In the end, nothing was learned from it. Everyone in the bureaucracy played the finger pointing game and we're just as vulnerable as ever to another freeze.
 
Crazy. I live in Canada. I spend a good 4 months of the year at -40C temperatures and I've never had an issue with my natural gas.
Is it really that surprising that Canada takes precautions for freezing weather that Texas doesn't?
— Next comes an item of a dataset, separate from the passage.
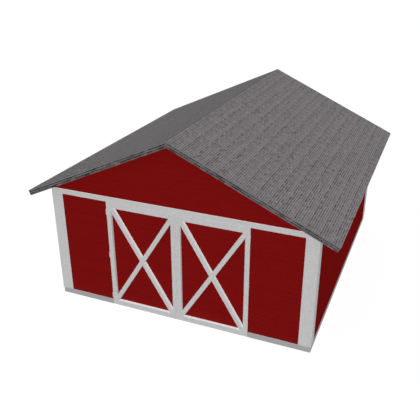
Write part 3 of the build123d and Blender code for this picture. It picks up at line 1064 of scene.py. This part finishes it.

EDIT: Oh yeah, and those god damn miners stole *our* GPUs to do this?!
 
For Texas but the rest of us didn't have this problem. It costs $15 to recharge a Tesla Model X from dead to full, while most gas powered cars cost $50 or more. I'd buy an electric car if they weren't so damn expensive. Like most Americans I buy used cars and the cheapest used Tesla is $30k. The cheapest Chevy Bolt is $16k. To recharge a dead Chevy Bolt is only $3 on your electric bill. Gas prices were bad as it is, but then the keystone pipeline and now this cyber attack? Where's my electric car Bruce?


If they can hack the fuel pipelines, one would think they'd be able to hack the power grid too, no electricity to power the electric cars, pump gas or water.
 
Time to fire up the contingency plan backup analog controls and get things moving again...right? Right?
 
For Texas but the rest of us didn't have this problem. It costs $15 to recharge a Tesla Model X from dead to full, while most gas powered cars cost $50 or more. I'd buy an electric car if they weren't so damn expensive. Like most Americans I buy used cars and the cheapest used Tesla is $30k. The cheapest Chevy Bolt is $16k. To recharge a dead Chevy Bolt is only $3 on your electric bill. Gas prices were bad as it is, but then the keystone pipeline and now this cyber attack? Where's my electric car Bruce?


It does not take $50 to refuel a sedan. I pissed $28 for a full tank and probably get almost twice what the Tesla gets. Also it take 3 mins to fill up to full bs hours for the Tesla.